[Records with modeling code]
┌──

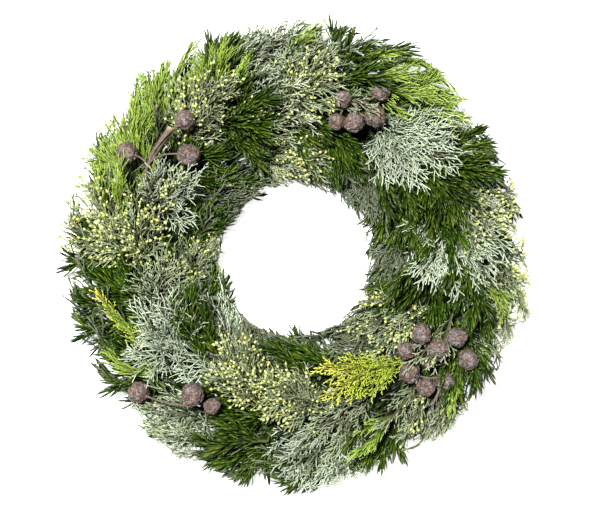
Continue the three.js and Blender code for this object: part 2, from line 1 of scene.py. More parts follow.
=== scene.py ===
"""The looks of a fresh evergreen wreath that lies on its back.

Every spray of the frame is grown again along the same stems, with all its twigs, needles, buds and cones.
Python lays out the lines that the foliage follows. Geometry Nodes sweep them into twigs and set needles, buds
and cones on them. Lengths are in metres.
"""

import math

import bpy
import numpy as np
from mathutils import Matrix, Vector
from mathutils.bvhtree import BVHTree


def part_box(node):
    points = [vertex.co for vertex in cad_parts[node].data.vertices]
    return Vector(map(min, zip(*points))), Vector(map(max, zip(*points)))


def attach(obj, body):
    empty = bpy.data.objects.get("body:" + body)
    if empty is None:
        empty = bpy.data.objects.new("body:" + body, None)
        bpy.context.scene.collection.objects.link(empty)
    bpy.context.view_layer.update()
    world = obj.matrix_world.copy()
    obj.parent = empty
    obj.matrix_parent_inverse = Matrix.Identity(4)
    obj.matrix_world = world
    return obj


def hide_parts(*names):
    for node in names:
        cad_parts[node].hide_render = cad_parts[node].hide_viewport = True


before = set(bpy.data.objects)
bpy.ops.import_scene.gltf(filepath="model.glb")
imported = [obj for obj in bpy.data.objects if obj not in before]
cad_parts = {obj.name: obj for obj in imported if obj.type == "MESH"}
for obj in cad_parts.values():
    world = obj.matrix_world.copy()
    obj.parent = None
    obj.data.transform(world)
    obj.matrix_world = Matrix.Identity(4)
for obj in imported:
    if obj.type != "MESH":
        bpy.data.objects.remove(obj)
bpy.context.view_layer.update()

# ---- Sizes that the frame shares ----
MM = 0.001
RING_RADIUS = 200 * MM
RING_WIRE = 2 * MM
RING_HEIGHT = RING_WIRE * math.cos(math.pi / 6)
PRONG_WIRE = 1.1 * MM
STEM_WIRE = 2.2 * MM
STEM_TIP = 1.7 * MM
STEM_GAP = 0.45 * MM
STEM_NESTLE = 0.2 * MM
BUTT_LENGTH = 12 * MM
PRONG_END = 8 * MM
FACE_RISE = 19 * MM
EDGE_RISE = 5 * MM
ROOT_BARE = 0.27
FORK_BARE = 0.08
FORK_SHARE = 0.3
# The lifts that a spray's stems may have in the frame.
LIFTS = [lift * MM for lift in (0, 5, -4, 10, -8, 15, 20, 26, 32)]
# A bent stem: how far its ends pull it, as shares of its span, and how much of its rise is left near its tip.
START_PULL = 0.35
END_PULL = 0.3
END_RISE = 0.7
CREST_HEIGHT = 84 * MM
EDGE_HEIGHT = 21 * MM
EDGE_LEVEL = 0.62
INNER_WIDTH = 104 * MM
OUTER_WIDTH = 112 * MM
FLOOR_GAP = 1.2 * MM
# The branch that is cut off short: the bunch it is in, where its end lies and how thick it is.
STUB = {"bunch": 280, "clock": 315, "radius": 227, "height": 80 * MM, "thickness": 4.4 * MM}

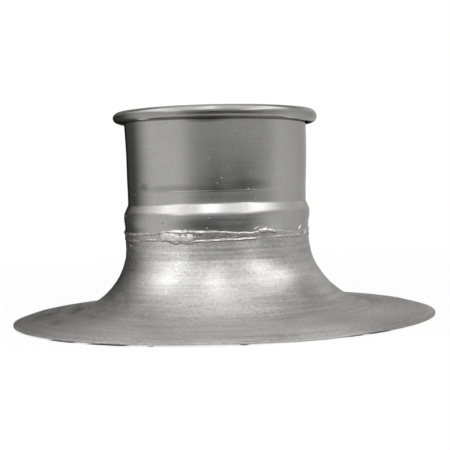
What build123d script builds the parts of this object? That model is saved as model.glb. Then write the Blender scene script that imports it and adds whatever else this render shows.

└──

Problem details ▸
Every line in the data above that contains "Blender" needs to be copied.

Expected answer ▸
Continue the three.js and Blender code for this object: part 2, from line 1 of scene.py. More parts follow.
What build123d script builds the parts of this object? That model is saved as model.glb. Then write the Blender scene script that imports it and adds whatever else this render shows.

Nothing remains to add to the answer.